I put Mulderbosch on my “must-see” list, as they are one of my go-to producers for reliably good Chenin Blanc and Sauvignon Blanc, and are usually available at Costco and Central Market at reasonable prices. I’d also bought their dessert wine, a Late Harvest Sauvignon Blanc, at Spec’s for a dinner party last year and really enjoyed it.
The tasting room at Mulderbosch is quite cozy, with lots of dark wood, a fireplace, sofas, and bright red accents everywhere.
I sat at the bar and tasted through seven wines: 2014 Rose, 2014 Sauvignon Blanc, 2013 1000 Miles Sauvignon Blanc, 2013 Faithful Hound White, 2014 Chenin Blanc, 2013 Faithful Hound Red, 2010 Late Harvest Sauvignon Blanc.
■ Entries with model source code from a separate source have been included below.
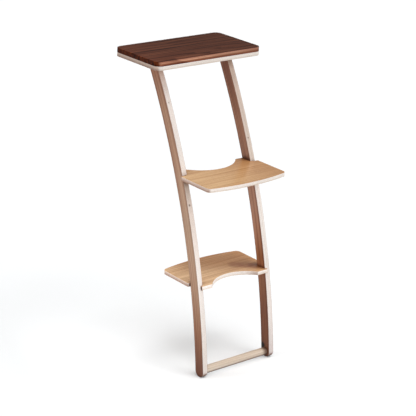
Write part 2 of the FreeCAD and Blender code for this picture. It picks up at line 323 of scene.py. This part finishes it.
def grain(graph, space, colours, spacing, wander, fibre=0.10, pore=0.0, fineness=1.0, seed=0.0):
    """Growth rings, fibres and pores.  Returns colour, height and a streak value for gloss.

    spacing is the rings' spacing in metres, and wander how far they stray, in rings.  fibre
    and pore are how strongly those show.  The higher the fineness, the narrower the streaks.
    """
    dark, middle, light = colours

    # Rings get darker over their later half, and end at once.
    drift = graph.noise(space, (1.6, 9.0, 9.0), detail=3.0, distortion=0.4, offset=seed)
    stray = graph.math("MULTIPLY", drift, wander)
    ring = graph.math("FRACT", graph.math("MULTIPLY_ADD", space[1], 1.0 / spacing, stray))
    late = graph.math("MULTIPLY", graph.remap(ring, 0.45, 0.95), graph.remap(ring, 1.0, 0.95))

    # Streaks are some decimetres long and a few millimetres wide.
    along, across = 1.1 * fineness, 62.0 * fineness
    band = graph.noise(space, (along, across, across), detail=3.0, roughness=0.55,
                       offset=seed + 3.1)
    share = graph.math("SUBTRACT", band, graph.math("MULTIPLY", late, 0.16))
    colour = graph.ramp(share, ((0.26, dark), (0.45, middle), (0.62, light)))

    threads = graph.noise(space, (9.0, 900.0, 900.0), roughness=0.6, offset=seed + 5.7)
    colour = graph.scaled(colour, graph.math("MULTIPLY_ADD", threads, 2.0 * fibre, 1.0 - fibre))
    height = graph.math("MULTIPLY", threads, 0.5)
    if pore:
        dashes = graph.noise(space, (75.0, 2300.0, 2300.0), detail=1.0, offset=seed + 8.3)
        open_pores = graph.remap(dashes, 0.62, 0.70)
        colour = graph.scaled(colour, graph.math("MULTIPLY_ADD", open_pores, -pore, 1.0))
        height = graph.math("SUBTRACT", height, open_pores)
    return colour, height, band


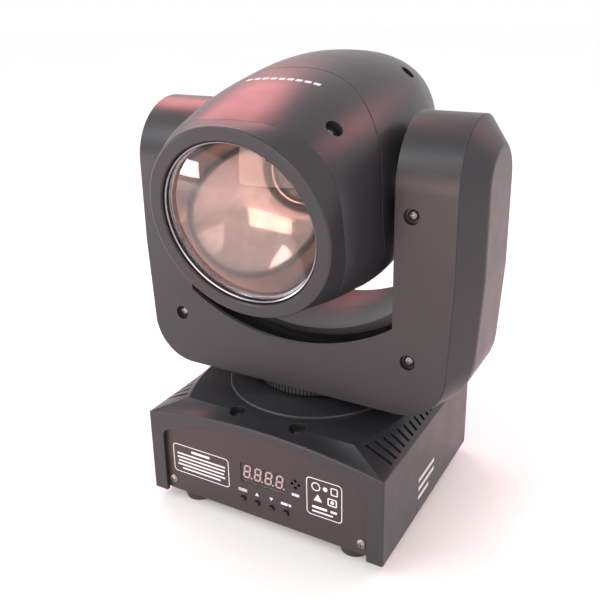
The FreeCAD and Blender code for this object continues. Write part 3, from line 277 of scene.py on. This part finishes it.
def prism(shape, outline, hole, front, back):
    """Closed plate between two planes of constant Y; outline and hole are (x, z) loops of the same length."""
    def loop(points, y):
        return [shape.verts.new((x, y, z)) for x, z in points]

    count = len(outline)
    outer_front, outer_back = loop(outline, front), loop(outline, back)
    rings = [(outer_front, outer_back)]
    if hole:
        inner_front, inner_back = loop(hole, front), loop(hole, back)
        rings.append((inner_front, inner_back))
        for near, far in ((outer_front, inner_front), (outer_back, inner_back)):
            for index in range(count):
                after = (index + 1) % count
                shape.faces.new((near[index], near[after], far[after], far[index]))
    else:
        shape.faces.new(outer_front)
        shape.faces.new(outer_back)
    for near, far in rings:
        for index in range(count):
            after = (index + 1) % count
            shape.faces.new((near[index], near[after], far[after], far[index]))


def rounded(x_low, x_high, z_low, z_high, radius, steps=5):
    """Loop of a rectangle with rounded corners."""
    centres = [(x_high - radius, z_high - radius, 0), (x_low + radius, z_high - radius, 90),
               (x_low + radius, z_low + radius, 180), (x_high - radius, z_low + radius, 270)]
    return [(cx + radius * math.cos(math.radians(start + 90 * step / steps)),
             cz + radius * math.sin(math.radians(start + 90 * step / steps)))
            for cx, cz, start in centres for step in range(steps + 1)]


def disc_loop(x, z, radius, count=24):
    """Loop of a circle."""
    return [(x + radius * math.cos(2 * math.pi * i / count), z + radius * math.sin(2 * math.pi * i / count))
            for i in range(count)]


# ---------------------------------------------------------------- printing on the control panel

PANEL_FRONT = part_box("control_panel")[0].y
INK = 0.05 * MM
LINE = 0.55


class Print:
    """White printing: every mark is a thin closed plate on the panel, given in millimetres."""

    def __init__(self, shape, front, back):
        self.shape, self.front, self.back = shape, front, back

    def plate(self, outline, hole=None):
        metres = [(x * MM, z * MM) for x, z in outline]
        inner = [(x * MM, z * MM) for x, z in hole] if hole else None
        prism(self.shape, metres, inner, self.front, self.back)

    def bar(self, x_low, x_high, z_middle, height=1.0):
        self.plate(rounded(x_low, x_high, z_middle - height / 2, z_middle + height / 2, height * 0.3, 3))

    def frame(self, x_low, x_high, z_low, z_high, radius, line=LINE):
        self.plate(rounded(x_low, x_high, z_low, z_high, radius),
                   rounded(x_low + line, x_high - line, z_low + line, z_high - line, radius - line))

    def circle(self, x, z, radius, line=None):
        self.plate(disc_loop(x, z, radius), disc_loop(x, z, radius - line) if line else None)

    def triangle(self, x, z, half, up=1):
        foot, tip = z - up * half * 0.8, z + up * half * 0.9
        self.plate([(x - half, foot), (x + half, foot), (x, tip)])


def print_panel(shape):
    """Two framed fields of plain bars and shapes on the control panel."""
    ink = Print(shape, PANEL_FRONT - INK, PANEL_FRONT + 0.2 * INK)
    # frame on the left: a heading and rows of plain bars
    left, right, low, high = -64.8, -22.7, 22.4, 42.5
    ink.frame(left, right, low, high, 2.6)
    middle = (left + right) / 2
    ink.bar(middle - 7.0, middle + 7.0, high - 3.4, 1.7)
    for row, half_width in enumerate((18.2, 18.0, 17.2, 18.0, 14.5)):
        ink.bar(middle - half_width, middle + half_width, high - 6.6 - 2.55 * row, 1.15)
    # frame on the right: plain shapes and three bars
    left, right, low, high = 31.0, 53.9, 24.0, 49.0
    ink.frame(left, right, low, high, 2.6)
    ink.circle(37.2, 43.6, 2.9, 0.7)
    ink.circle(43.2, 43.6, 1.5)
    ink.frame(46.6, 51.2, 41.0, 46.2, 0.9, 0.7)
    ink.triangle(38.4, 36.4, 2.8)
    ink.frame(44.6, 50.6, 33.6, 38.8, 0.9, 0.8)
    ink.circle(47.6, 36.2, 1.2)
    ink.bar(34.6, 44.4, 29.9, 1.6)
    ink.bar(46.4, 50.6, 29.9, 1.6)
    ink.bar(34.6, 48.0, 27.0, 1.1)


LEGEND_RISE = 6.1


def print_legends(shape):
    """Plain symbols above the buttons and under the microphone holes."""
    ink = Print(shape, PANEL_FRONT - INK, PANEL_FRONT + 0.2 * INK)
    for name in ("button_menu", "button_up", "button_down", "button_enter"):
        low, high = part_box(name)
        x = (low.x + high.x) / 2 / MM
        z = (low.z + high.z) / 2 / MM + LEGEND_RISE
        if name == "button_menu":
            for row in (-1, 0, 1):
                ink.bar(x - 3.2, x + 3.0, z + 0.75 * row, 0.45)
        elif name == "button_enter":
            ink.bar(x - 3.4, x + 1.2, z, 1.7)
            ink.bar(x + 1.8, x + 3.6, z, 1.7)
        else:
            ink.triangle(x, z, 1.35, 1 if name == "button_up" else -1)
    ink.bar(21.2, 26.2, 33.3, 1.7)


WHITE_INK = painted("white_ink", (0.72, 0.71, 0.70), 0.5, peel=0.5 * MM)
new_piece("panel_print", print_panel, WHITE_INK, "base")
new_piece("button_legends", print_legends, WHITE_INK, "base")


# ---------------------------------------------------------------- marks on the head and on the base's side

HEAD_MARK_STATION = 24.0 * MM
HEAD_MARK_HALF = 1.3 * MM
HEAD_MARK_MIDDLE = 87.0
HEAD_MARK_PITCH, HEAD_MARK_SPAN, HEAD_MARK_STEPS = 5.0, 3.6, 4


def head_marks(shape):
    """Row of plain dashes round the top of the front shell, just ahead of the seam; angles in degrees."""
    mesh = NODES["front_shell"].data
    corners = [vertex.co for vertex in mesh.vertices]
    skin = BVHTree.FromPolygons(corners, [face.vertices for face in mesh.polygons])
    side = Vector((1, 0, 0))
    up = LENS_AXIS.cross(side)
    far = 120 * MM
    for place in range(-4, 5):
        start = HEAD_MARK_MIDDLE + HEAD_MARK_PITCH * place
        top, low = [], []
        for step in range(HEAD_MARK_STEPS + 1):
            angle = math.radians(start + HEAD_MARK_SPAN * step / HEAD_MARK_STEPS)
            way = side * math.cos(angle) + up * math.sin(angle)
            for shift in (-HEAD_MARK_HALF, HEAD_MARK_HALF):
                origin = TILT_CENTRE + LENS_AXIS * (HEAD_MARK_STATION + shift) + way * far
                hit = skin.ray_cast(origin, -way)[0]
                top.append(shape.verts.new(hit + way * INK))
                low.append(shape.verts.new(hit - way * INK))
        for step in range(HEAD_MARK_STEPS):
            a, b, c, e = 2 * step, 2 * step + 1, 2 * step + 3, 2 * step + 2
            shape.faces.new((top[a], top[b], top[c], top[e]))
            shape.faces.new((low[e], low[c], low[b], low[a]))
            shape.faces.new((top[a], top[e], low[e], low[a]))
            shape.faces.new((top[b], low[b], low[c], top[c]))
        for a, b in ((0, 1), (2 * HEAD_MARK_STEPS, 2 * HEAD_MARK_STEPS + 1)):
            shape.faces.new((top[a], low[a], low[b], top[b]))


new_piece("head_marks", head_marks, WHITE_INK, "head")


def side_marks(shape):
    """Three plain level bars on the right-hand side of the base, the lowest one shorter."""
    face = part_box("base_shell")[1].x
    y_low, tall = -19, 2.5
    for y_high, z_low in ((7, 28.5), (7, 22.5), (-2, 16.5)):
        corners = [(y_low, z_low), (y_high, z_low), (y_high, z_low + tall), (y_low, z_low + tall)]
        outer = [shape.verts.new((face + INK, y * MM, z * MM)) for y, z in corners]
        inner = [shape.verts.new((face - INK, y * MM, z * MM)) for y, z in corners]
        shape.faces.new(outer)
        shape.faces.new(inner)
        for index in range(4):
            after = (index + 1) % 4
            shape.faces.new((outer[index], outer[after], inner[after], inner[index]))


new_piece("side_marks", side_marks, WHITE_INK, "base")


# ---------------------------------------------------------------- display digits

def print_digits(shape):
    """Four seven-segment digits with their points, between the window and the module."""
    window_low, window_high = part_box("display_window")
    module_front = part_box("display_module")[0].y
    ink = Print(shape, module_front - 0.12 * MM, module_front + 0.01 * MM)
    centre_x = (window_low.x + window_high.x) / 2 / MM
    centre_z = (window_low.z + window_high.z) / 2 / MM
    pitch, height, width, thick, gap = 7.5, 9.1, 4.9, 1.05, 0.16
    lean = math.tan(math.radians(8))

    def segment(x, z, length, upright, origin_x):
        half, tip = length / 2 - gap, thick / 2
        if upright:
            loop = [(x, z - half), (x + tip, z - half + tip), (x + tip, z + half - tip), (x, z + half),
                    (x - tip, z + half - tip), (x - tip, z - half + tip)]
        else:
            loop = [(x - half, z), (x - half + tip, z - tip), (x + half - tip, z - tip), (x + half, z),
                    (x + half - tip, z + tip), (x - half + tip, z + tip)]
        ink.plate([(origin_x + px + pz * lean, centre_z + pz) for px, pz in loop])

    half_height, across = (height - thick) / 2, width - thick
    for index in range(4):
        origin = centre_x + (index - 1.5) * pitch - 0.6
        for level in (-1, 0, 1):
            segment(0, level * half_height, across, False, origin)
        for side in (-1, 1):
            for level in (-0.5, 0.5):
                segment(side * across / 2, level * half_height, half_height, True, origin)
        ink.circle(origin + across / 2 + 1.55 - half_height * lean, centre_z - half_height, 0.62)


SEGMENT = Finish("display_segment", (0.62, 0.58, 0.56), 0.5)
mottle = SEGMENT.spread(SEGMENT.noise(1.5 * MM), 0.0, 1.0)
SEGMENT.link(SEGMENT.mix(mottle, (0.56, 0.52, 0.50), (0.68, 0.64, 0.61)), SEGMENT.shader.inputs["Base Color"])
SEGMENT.set("Emission Color", (1.0, 0.93, 0.90, 1.0)).set("Emission Strength", 0.9)
new_piece("display_digits", print_digits, SEGMENT.done(), "base")


# ---------------------------------------------------------------- reflector behind the lens

def shape_reflector(shape):
    """Polished bowl of sheet metal from the lens's seat down to the light guide, as a closed shell."""
    mouth_radius, throat_radius = 45.6 * MM, 13.6 * MM
    mouth, throat = 72.0 * MM, 43.6 * MM
    bow, thick, steps, count = 2.2, 0.5 * MM, 36, 96
    profile = []
    for step in range(steps + 1):
        share = step / steps
        radius = throat_radius + (mouth_radius - throat_radius) * share
        ahead = throat + (mouth - throat) * share ** bow
        profile.append((radius, ahead))
    profile += [(mouth_radius + thick, mouth)]
    profile += [(radius + 0.3 * thick, ahead - thick) for radius, ahead in reversed(profile[:-1])]
    side = Vector((1, 0, 0))
    up = side.cross(LENS_AXIS)
    rings = []
    for turn in range(count):
        angle = 2 * math.pi * turn / count
        way = side * math.cos(angle) + up * math.sin(angle)
        rings.append([shape.verts.new(TILT_CENTRE + LENS_AXIS * ahead + way * radius)
                      for radius, ahead in profile])
    for turn in range(count):
        near, far = rings[turn], rings[(turn + 1) % count]
        for index in range(len(profile)):
            after = (index + 1) % len(profile)
            face = shape.faces.new((near[index], near[after], far[after], far[index]))
            face.smooth = True


REFLECTOR = metal("polished_reflector", (0.42, 0.25, 0.22), 0.10)
new_piece("lens_reflector", shape_reflector, REFLECTOR, "head")


# ---------------------------------------------------------------- camera, floor and light

camera = bpy.data.objects.new("camera", bpy.data.cameras.new("camera"))
bpy.context.scene.collection.objects.link(camera)
camera.location = (0.215564, -0.393118, 0.309907)
camera.rotation_euler = Euler([math.radians(turn) for turn in (71.3095, 0.9072, 29.0913)], "XYZ")
camera.data.sensor_width = 36.0
camera.data.lens = 46.17
camera.data.shift_x = -0.0094
camera.data.shift_y = -0.0828
camera.data.clip_start, camera.data.clip_end = 0.01, 50.0
bpy.context.scene.camera = camera


def floor_finish():
    """Near-white paper sweep with a barely visible cloud."""
    finish = Finish("studio_floor", (0.96, 0.96, 0.96), 0.8)
    cloud = finish.spread(finish.noise(0.5), 0.0, 1.0)
    finish.link(finish.mix(cloud, (0.985, 0.985, 0.985), (1.0, 1.0, 1.0)), finish.shader.inputs["Base Color"])
    return finish.done()


def make_floor(radius=6.0, below=0.05 * MM):
    """Wide disc just under the feet."""
    shape = bmesh.new()
    bmesh.ops.create_circle(shape, cap_ends=True, radius=radius, segments=96)
    mesh = bpy.data.meshes.new("studio_floor")
    shape.to_mesh(mesh)
    shape.free()
    floor = bpy.data.objects.new("studio_floor", mesh)
    bpy.context.scene.collection.objects.link(floor)
    floor.location.z = -below
    mesh.materials.append(floor_finish())


def soft_light(name, at, size, power, colour=(1.0, 1.0, 1.0), aim=(0.0, 0.0, 0.15)):
    """Rectangular area light that faces the object and that the camera doesn't see."""
    lamp = bpy.data.lights.new(name, "AREA")
    lamp.shape = "RECTANGLE"
    lamp.size, lamp.size_y = size
    lamp.energy = power
    lamp.color = colour
    holder = bpy.data.objects.new(name, lamp)
    bpy.context.scene.collection.objects.link(holder)
    holder.location = at
    holder.visible_camera = False
    holder.rotation_euler = (Vector(aim) - Vector(at)).to_track_quat("-Z", "Y").to_euler()


make_floor()
# the tinted lamps stand for stage light; the last two are low in front and show in the lens
ROSE = (1.0, 0.30, 0.32)
PEACH = (1.0, 0.66, 0.54)
soft_light("key_softbox", (-0.75, -1.05, 1.15), (0.8, 0.8), 7.0)
soft_light("fill_softbox", (1.30, -0.95, 0.90), (0.9, 1.0), 2.5)
soft_light("top_softbox", (-0.74, 0.55, 1.04), (0.6, 0.5), 8.0, colour=ROSE)
soft_light("right_softbox", (0.75, 0.75, 1.05), (0.6, 0.5), 4.0, colour=ROSE)
soft_light("warm_panel", (-0.10, -1.05, 0.20), (0.70, 0.36), 4.0, colour=PEACH)
soft_light("low_strip", (-0.85, -0.52, 0.10), (0.30, 0.12), 1.8, colour=(1.0, 0.86, 0.90))

world = bpy.data.worlds.new("studio")
bpy.context.scene.world = world
world.use_nodes = True
background = world.node_tree.nodes["Background"]
background.inputs["Color"].default_value = (1.0, 1.0, 1.0, 1.0)
background.inputs["Strength"].default_value = 1.0
bpy.context.scene.view_settings.view_transform = "Standard"
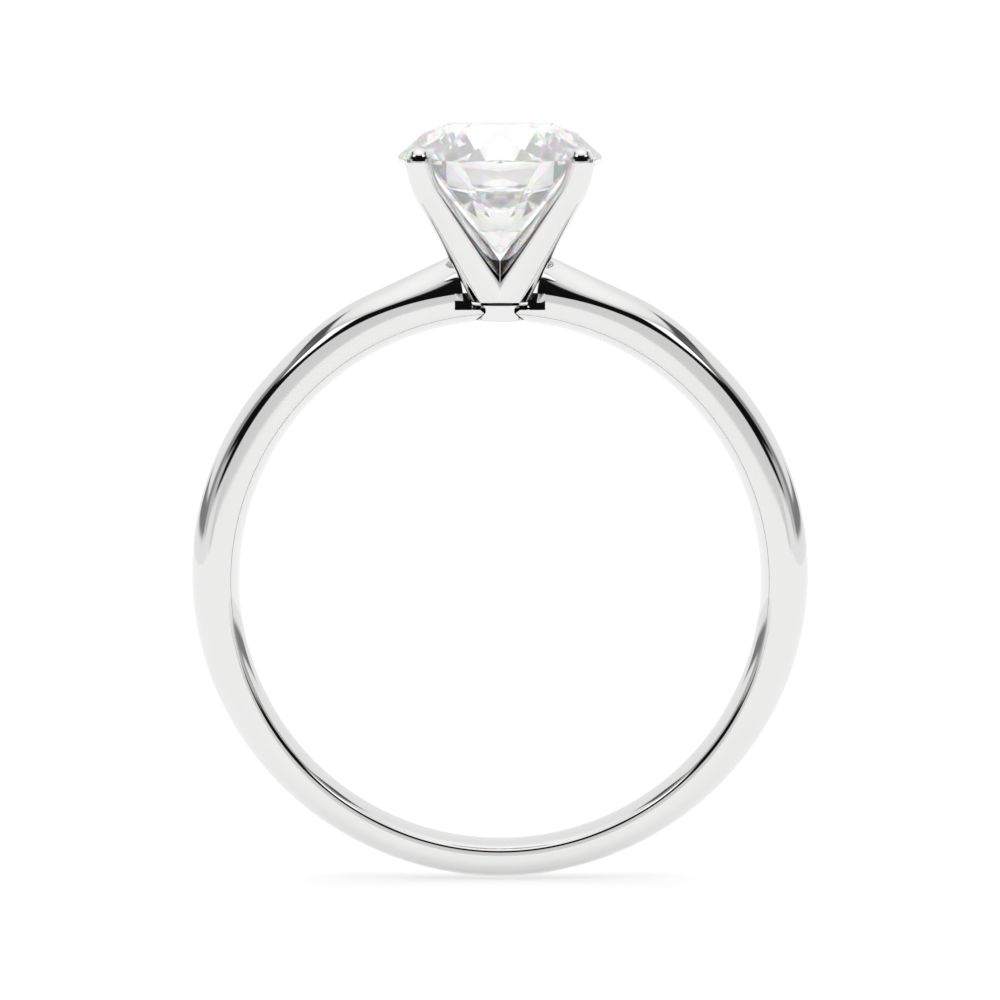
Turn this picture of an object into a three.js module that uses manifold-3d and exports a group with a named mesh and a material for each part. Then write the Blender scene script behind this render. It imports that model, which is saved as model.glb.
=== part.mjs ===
// A four-prong solitaire engagement ring: a tapered comfort-fit shank that rises to
// knife-edge shoulders, a small collar between the shank's two ends, four bent prong
// wires that stand on the collar, and a round brilliant diamond held at its girdle.
//
// Millimetres, +Z up. The origin is the centre of the finger hole, the finger runs
// along Y, and the stone is at the top.

import * as THREE from 'three';
import { ConvexGeometry } from 'three/addons/geometries/ConvexGeometry.js';
import { mergeVertices } from 'three/addons/utils/BufferGeometryUtils.js';
import Module from 'manifold-3d';

const wasm = await Module();
wasm.setup();

// ---------------------------------------------------------------- driving dimensions

const gap = 0.012;                 // clearance between neighbouring pieces

// Finger hole and shank. Heights in the band's section are measured outwards from the
// crown of the comfort-fit inner surface.
const fingerRadius = 16.51 / 2;    // US size 6
const thickness = { base: 1.2, full: 1.585 };
const fullThicknessAngle = THREE.MathUtils.degToRad(30);
const halfWidth = { base: 0.93, head: 0.83 };
const innerPower = 1.8;            // roundness of the inner surface, 2 for an ellipse
const creaseHeight = { side: 0.39, change: 0.07 };   // more at the head, less at the base
const creaseInset = 0.02;          // how far the crease lies inside the widest line
const widestHeight = { base: 0.666, shoulder: 1.096, head: 0.978 };
const domePower = { base: 2, shoulder: 1.57, head: 1.385 };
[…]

The two standouts from my tasting were the 2013 1000 Miles Sauvignon Blanc and the 2013 Faithful Hound Red.
The 1000 Miles Sauvignon Blanc is a very small production wine available only at the winery, and is aged for a short period of time in French Oak. This production method is somewhat atypical for Sauvignon Blanc, but I found it being used by winemakers in several of my winery visits here. For me, the oak aging on this particular wine provided a bit more complexity and roundness to the wine, while not losing any of the citrus and green apple notes that I adore in a Sauvignon Blanc.
The Faithful Hound Red is a Bordeaux-style blend made from all five of the traditional Bordeaux grapes (39% Cabernet Sauvignon, 22% Cabernet Franc, 16% Merlot, 14% Malbec and 9% Petit Verdot) and was a classic example of the type, with good structure, nice balance, and cherries, cocoa, baking spices, violets and dried roses on the nose and palate.
After my tasting was complete, I took advantage of the beautiful fall day and the tasting room’s pizza oven, and enjoyed a glass of the 2013 Faithful Hound Red along with a delicious fig and prosciutto pizza on the veranda of their tasting room, overlooking the vineyards.
To my delight, when I returned home to Texas, I found the Faithful Hound Red is available at Central Market, along with the Sauvignon Blanc and Chenin Blanc. Hooray!